══ Provided information ══
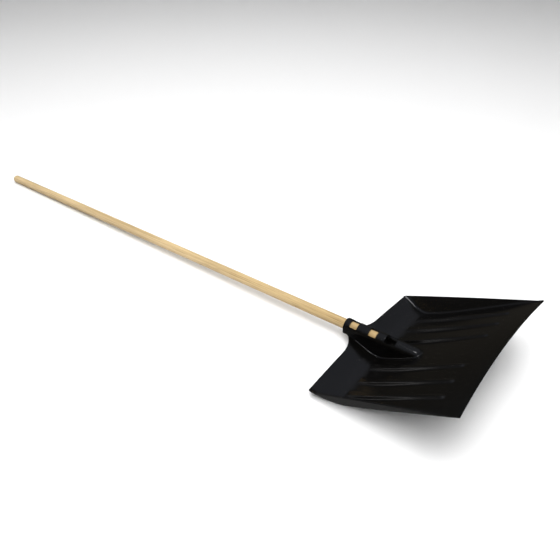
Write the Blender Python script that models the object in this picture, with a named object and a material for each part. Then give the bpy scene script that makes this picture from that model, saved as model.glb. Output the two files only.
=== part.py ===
"""Snow shovel: a one-piece moulded plastic scoop with a hollow socket, a tapered
wooden shaft pushed into the socket, and the wood screw that holds the shaft.

The scoop is modelled in its own scoop frame: X across, Y forward to the cutting
edge, Z up from the scoop floor, origin at the middle of the bend between the
floor and the back wall. An empty then lays the whole shovel down as it lies on
the ground: on the back corner of the scoop and on the tip of the shaft.
Units are metres.
"""
import math

import bmesh
import bpy
import numpy as np
from mathutils import Matrix, Vector

# ------------------------------------------------------------ driving dimensions
SHAFT_D = 0.0275          # shaft diameter at the socket
SHAFT_TIP_D = 0.0250      # shaft diameter at the free end
SHAFT_LEN = 1.548         # whole length of the wooden shaft
SHAFT_RISE = math.radians(27.75)   # shaft axis above the scoop floor
AXIS_HEIGHT = 0.0485      # height of the shaft axis above the rear bend

FRONT_W = 0.2332          # half width at the cutting edge
BASE_W = 0.2124           # half width of the floor at the rear bend
REAR_W = 0.2330           # half width at the rear top corners
FLOOR_LEN = 0.3350        # rear bend to the front corners
REAR_Y = -0.0448          # rear top corner, behind the bend
REAR_Z = 0.0432           # rear top corner, above the floor
APEX_Y = -0.0390          # middle of the gable-shaped rear edge
APEX_Z = 0.0580
SHOULDER_RISE = 0.0110     # the rear edge rises by this beside the socket
SHOULDER_LEAN = 0.225      # and the back wall leans back more there
EDGE_SET_BACK = 0.0022    # the cutting edge curves back by this in the middle
CROWN_REAR = 0.0034       # the floor is this much higher along its middle, at the bend
CROWN_FRONT = 0.0138      # and this much at the cutting edge
DISH = 0.0080             # it sags this much behind its half length
WALL = 0.0032             # wall thickness
EDGE_WALL = 0.0019        # thickness at the cutting edge

RIB_X = (0.0632, 0.1208, 0.1745)   # rib centre lines, each side
RIB_START = 0.012
RIB_END = (0.2690, 0.2715, 0.2745)
RIB_HALF_REAR = 0.0150    # half width at the foot, rear
RIB_HALF_TIP = 0.0085     # half width at the foot, tip
RIB_FLANK = 0.0074        # width of the sloping flank
RIB_LEVEL = 0.0020        # least height of the ribs, which partly bridge the sag

TUBE_R = 0.0190           # outside of the socket, over the shaft
SOCKET_GAP = 0.0003       # gap between the shaft and its bore
MOUTH_S = 0.0814          # socket mouth, along the shaft axis
SHAFT_END_S = -0.0215     # inner end of the shaft, along the same axis
NOSE_Y = 0.1200           # front tip of the socket's skirt
WINDOW_HALF = 0.0153
WINDOWS = ((0.0440, 0.0655), (-0.0110, 0.0105), (-0.0645, -0.0355))
SCREW_S = 0.0705          # place of the fixing screw along the axis
SCREW_R = 0.0021

AX = np.array([0.0, -math.cos(SHAFT_RISE), math.sin(SHAFT_RISE)])
UP = np.array([0.0, math.sin(SHAFT_RISE), math.cos(SHAFT_RISE)])
AXIS_P = np.array([0.0, 0.0, AXIS_HEIGHT])
TAN = math.tan(SHAFT_RISE)
SLANT = 1.0 / math.cos(SHAFT_RISE)


# ------------------------------------------------------------ start clean
for old in list(bpy.data.objects):
    bpy.data.objects.remove(old, do_unlink=True)


def material(name, colour, rough, metallic=0.0):
    m = bpy.data.materials.new(name)
    m.use_nodes = True
    b = m.node_tree.nodes["Principled BSDF"]
    b.inputs["Base Color"].default_value = (*colour, 1.0)
    b.inputs["Roughness"].default_value = rough
    b.inputs["Metallic"].default_value = metallic
    m.diffuse_color = (*colour, 1.0)
    return m


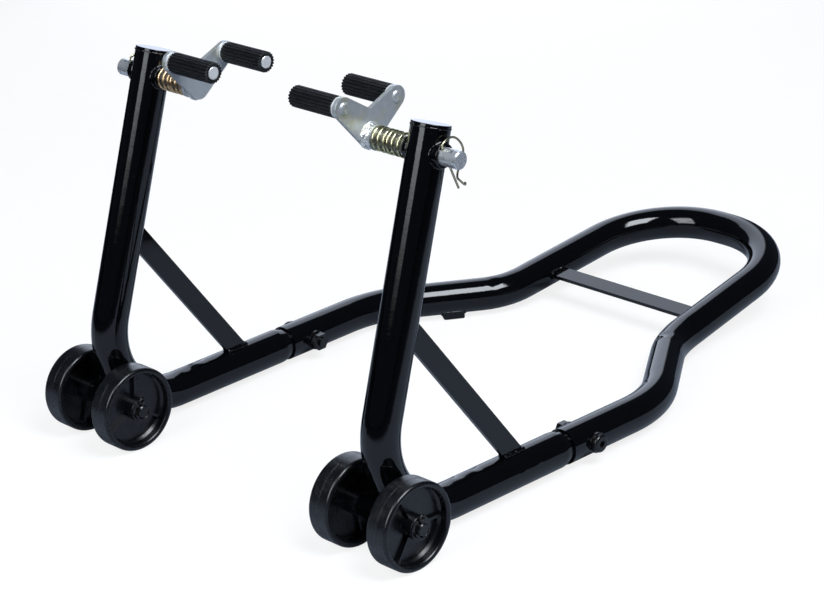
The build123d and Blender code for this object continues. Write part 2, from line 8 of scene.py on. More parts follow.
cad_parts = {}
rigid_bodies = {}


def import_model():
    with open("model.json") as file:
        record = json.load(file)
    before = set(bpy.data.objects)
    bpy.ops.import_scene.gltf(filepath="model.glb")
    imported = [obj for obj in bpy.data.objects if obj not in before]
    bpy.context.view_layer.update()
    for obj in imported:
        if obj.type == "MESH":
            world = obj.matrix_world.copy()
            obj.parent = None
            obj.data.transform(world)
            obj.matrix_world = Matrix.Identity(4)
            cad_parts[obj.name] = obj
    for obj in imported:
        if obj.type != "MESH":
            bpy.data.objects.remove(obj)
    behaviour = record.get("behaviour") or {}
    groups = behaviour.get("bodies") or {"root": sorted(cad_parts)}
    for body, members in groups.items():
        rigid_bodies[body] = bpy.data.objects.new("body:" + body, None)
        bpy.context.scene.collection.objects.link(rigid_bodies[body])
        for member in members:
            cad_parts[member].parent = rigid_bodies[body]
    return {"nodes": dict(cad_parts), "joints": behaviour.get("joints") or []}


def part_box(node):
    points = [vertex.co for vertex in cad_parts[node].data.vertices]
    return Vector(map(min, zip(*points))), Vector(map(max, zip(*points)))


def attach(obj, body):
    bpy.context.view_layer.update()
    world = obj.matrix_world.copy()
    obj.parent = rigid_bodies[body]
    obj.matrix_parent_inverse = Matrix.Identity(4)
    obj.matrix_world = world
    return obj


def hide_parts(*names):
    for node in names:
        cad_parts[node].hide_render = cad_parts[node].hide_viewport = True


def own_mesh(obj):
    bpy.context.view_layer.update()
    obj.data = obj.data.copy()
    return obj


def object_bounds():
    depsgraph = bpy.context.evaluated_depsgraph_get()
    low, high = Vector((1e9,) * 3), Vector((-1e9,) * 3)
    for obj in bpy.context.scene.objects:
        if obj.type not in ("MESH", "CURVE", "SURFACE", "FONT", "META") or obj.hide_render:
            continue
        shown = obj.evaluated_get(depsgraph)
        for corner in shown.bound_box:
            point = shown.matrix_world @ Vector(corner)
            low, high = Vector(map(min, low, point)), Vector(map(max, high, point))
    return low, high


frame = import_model()
cad_low, cad_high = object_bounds()

# The paddock stand's looks: materials for the CAD nodes, and the pieces that mesh
# work makes better than CAD. Lengths are in metres unless a name ends in _mm.

MM = 0.001
FULL_TURN = 2 * math.pi
SIDES = {"right": 1, "left": -1}

nodes = frame["nodes"]
joints = {joint["name"]: joint for joint in frame["joints"]}
axle = Vector(joints["wheel_right_outer_spin"]["pos_m"])
shaft = Vector(joints["cradle_right_swivel"]["pos_m"])


# ---------------------------------------------------------------- shader helper

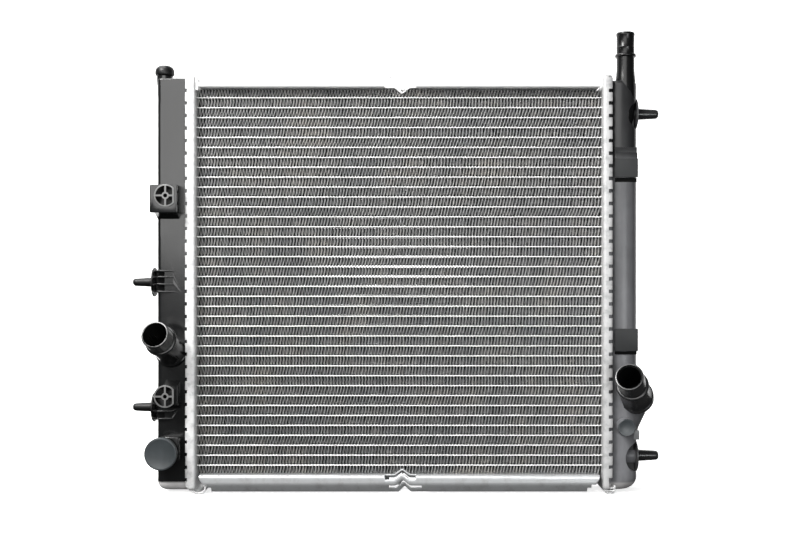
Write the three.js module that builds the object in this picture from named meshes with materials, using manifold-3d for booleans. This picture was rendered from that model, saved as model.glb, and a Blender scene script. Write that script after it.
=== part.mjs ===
═══
The records above must be repeated exactly, every one of them.

- **Exercise solution**:
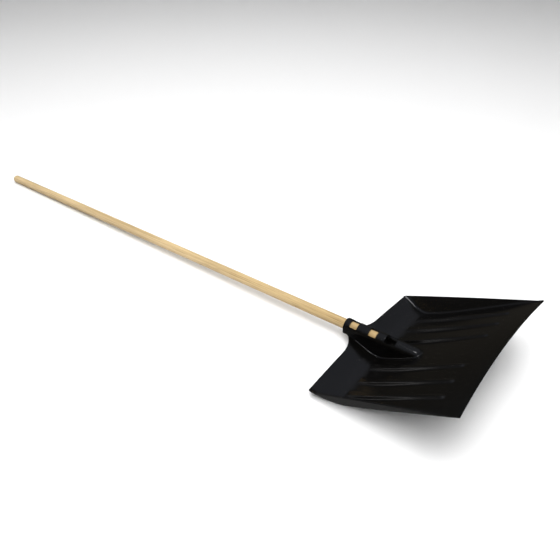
Write the Blender Python script that models the object in this picture, with a named object and a material for each part. Then give the bpy scene script that makes this picture from that model, saved as model.glb. Output the two files only.
=== part.py ===
"""Snow shovel: a one-piece moulded plastic scoop with a hollow socket, a tapered
wooden shaft pushed into the socket, and the wood screw that holds the shaft.

The scoop is modelled in its own scoop frame: X across, Y forward to the cutting
edge, Z up from the scoop floor, origin at the middle of the bend between the
floor and the back wall. An empty then lays the whole shovel down as it lies on
the ground: on the back corner of the scoop and on the tip of the shaft.
Units are metres.
"""
import math

import bmesh
import bpy
import numpy as np
from mathutils import Matrix, Vector

# ------------------------------------------------------------ driving dimensions
SHAFT_D = 0.0275          # shaft diameter at the socket
SHAFT_TIP_D = 0.0250      # shaft diameter at the free end
SHAFT_LEN = 1.548         # whole length of the wooden shaft
SHAFT_RISE = math.radians(27.75)   # shaft axis above the scoop floor
AXIS_HEIGHT = 0.0485      # height of the shaft axis above the rear bend

FRONT_W = 0.2332          # half width at the cutting edge
BASE_W = 0.2124           # half width of the floor at the rear bend
REAR_W = 0.2330           # half width at the rear top corners
FLOOR_LEN = 0.3350        # rear bend to the front corners
REAR_Y = -0.0448          # rear top corner, behind the bend
REAR_Z = 0.0432           # rear top corner, above the floor
APEX_Y = -0.0390          # middle of the gable-shaped rear edge
APEX_Z = 0.0580
SHOULDER_RISE = 0.0110     # the rear edge rises by this beside the socket
SHOULDER_LEAN = 0.225      # and the back wall leans back more there
EDGE_SET_BACK = 0.0022    # the cutting edge curves back by this in the middle
CROWN_REAR = 0.0034       # the floor is this much higher along its middle, at the bend
CROWN_FRONT = 0.0138      # and this much at the cutting edge
DISH = 0.0080             # it sags this much behind its half length
WALL = 0.0032             # wall thickness
EDGE_WALL = 0.0019        # thickness at the cutting edge

RIB_X = (0.0632, 0.1208, 0.1745)   # rib centre lines, each side
RIB_START = 0.012
RIB_END = (0.2690, 0.2715, 0.2745)
RIB_HALF_REAR = 0.0150    # half width at the foot, rear
RIB_HALF_TIP = 0.0085     # half width at the foot, tip
RIB_FLANK = 0.0074        # width of the sloping flank
RIB_LEVEL = 0.0020        # least height of the ribs, which partly bridge the sag

TUBE_R = 0.0190           # outside of the socket, over the shaft
SOCKET_GAP = 0.0003       # gap between the shaft and its bore
MOUTH_S = 0.0814          # socket mouth, along the shaft axis
SHAFT_END_S = -0.0215     # inner end of the shaft, along the same axis
NOSE_Y = 0.1200           # front tip of the socket's skirt
WINDOW_HALF = 0.0153
WINDOWS = ((0.0440, 0.0655), (-0.0110, 0.0105), (-0.0645, -0.0355))
SCREW_S = 0.0705          # place of the fixing screw along the axis
SCREW_R = 0.0021

AX = np.array([0.0, -math.cos(SHAFT_RISE), math.sin(SHAFT_RISE)])
UP = np.array([0.0, math.sin(SHAFT_RISE), math.cos(SHAFT_RISE)])
AXIS_P = np.array([0.0, 0.0, AXIS_HEIGHT])
TAN = math.tan(SHAFT_RISE)
SLANT = 1.0 / math.cos(SHAFT_RISE)


# ------------------------------------------------------------ start clean
for old in list(bpy.data.objects):
    bpy.data.objects.remove(old, do_unlink=True)


def material(name, colour, rough, metallic=0.0):
    m = bpy.data.materials.new(name)
    m.use_nodes = True
    b = m.node_tree.nodes["Principled BSDF"]
    b.inputs["Base Color"].default_value = (*colour, 1.0)
    b.inputs["Roughness"].default_value = rough
    b.inputs["Metallic"].default_value = metallic
    m.diffuse_color = (*colour, 1.0)
    return m


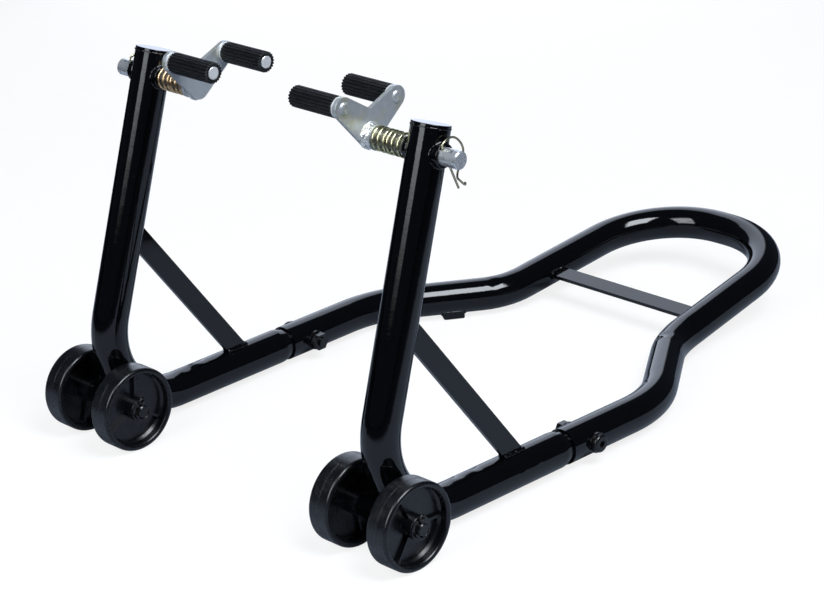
The build123d and Blender code for this object continues. Write part 2, from line 8 of scene.py on. More parts follow.
cad_parts = {}
rigid_bodies = {}


def import_model():
    with open("model.json") as file:
        record = json.load(file)
    before = set(bpy.data.objects)
    bpy.ops.import_scene.gltf(filepath="model.glb")
    imported = [obj for obj in bpy.data.objects if obj not in before]
    bpy.context.view_layer.update()
    for obj in imported:
        if obj.type == "MESH":
            world = obj.matrix_world.copy()
            obj.parent = None
            obj.data.transform(world)
            obj.matrix_world = Matrix.Identity(4)
            cad_parts[obj.name] = obj
    for obj in imported:
        if obj.type != "MESH":
            bpy.data.objects.remove(obj)
    behaviour = record.get("behaviour") or {}
    groups = behaviour.get("bodies") or {"root": sorted(cad_parts)}
    for body, members in groups.items():
        rigid_bodies[body] = bpy.data.objects.new("body:" + body, None)
        bpy.context.scene.collection.objects.link(rigid_bodies[body])
        for member in members:
            cad_parts[member].parent = rigid_bodies[body]
    return {"nodes": dict(cad_parts), "joints": behaviour.get("joints") or []}


def part_box(node):
    points = [vertex.co for vertex in cad_parts[node].data.vertices]
    return Vector(map(min, zip(*points))), Vector(map(max, zip(*points)))


def attach(obj, body):
    bpy.context.view_layer.update()
    world = obj.matrix_world.copy()
    obj.parent = rigid_bodies[body]
    obj.matrix_parent_inverse = Matrix.Identity(4)
    obj.matrix_world = world
    return obj


def hide_parts(*names):
    for node in names:
        cad_parts[node].hide_render = cad_parts[node].hide_viewport = True


def own_mesh(obj):
    bpy.context.view_layer.update()
    obj.data = obj.data.copy()
    return obj


def object_bounds():
    depsgraph = bpy.context.evaluated_depsgraph_get()
    low, high = Vector((1e9,) * 3), Vector((-1e9,) * 3)
    for obj in bpy.context.scene.objects:
        if obj.type not in ("MESH", "CURVE", "SURFACE", "FONT", "META") or obj.hide_render:
            continue
        shown = obj.evaluated_get(depsgraph)
        for corner in shown.bound_box:
            point = shown.matrix_world @ Vector(corner)
            low, high = Vector(map(min, low, point)), Vector(map(max, high, point))
    return low, high


frame = import_model()
cad_low, cad_high = object_bounds()

# The paddock stand's looks: materials for the CAD nodes, and the pieces that mesh
# work makes better than CAD. Lengths are in metres unless a name ends in _mm.

MM = 0.001
FULL_TURN = 2 * math.pi
SIDES = {"right": 1, "left": -1}

nodes = frame["nodes"]
joints = {joint["name"]: joint for joint in frame["joints"]}
axle = Vector(joints["wheel_right_outer_spin"]["pos_m"])
shaft = Vector(joints["cradle_right_swivel"]["pos_m"])


# ---------------------------------------------------------------- shader helper

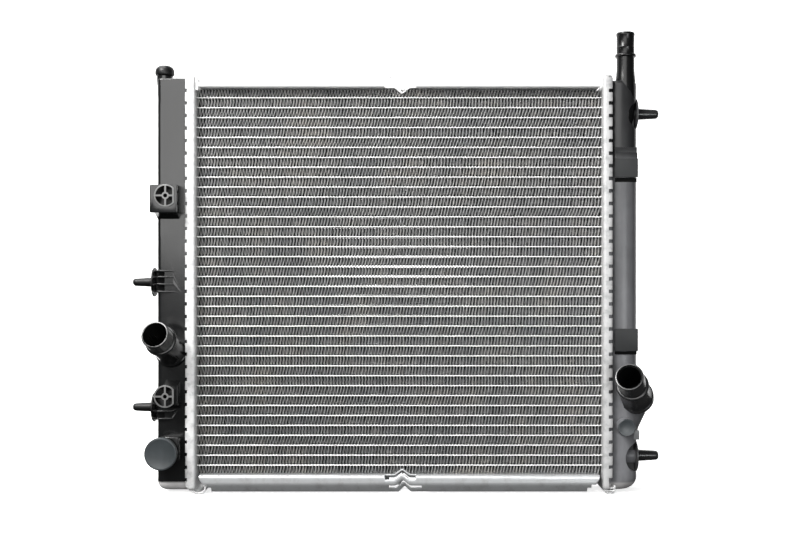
Write the three.js module that builds the object in this picture from named meshes with materials, using manifold-3d for booleans. This picture was rendered from that model, saved as model.glb, and a Blender scene script. Write that script after it.
=== part.mjs ===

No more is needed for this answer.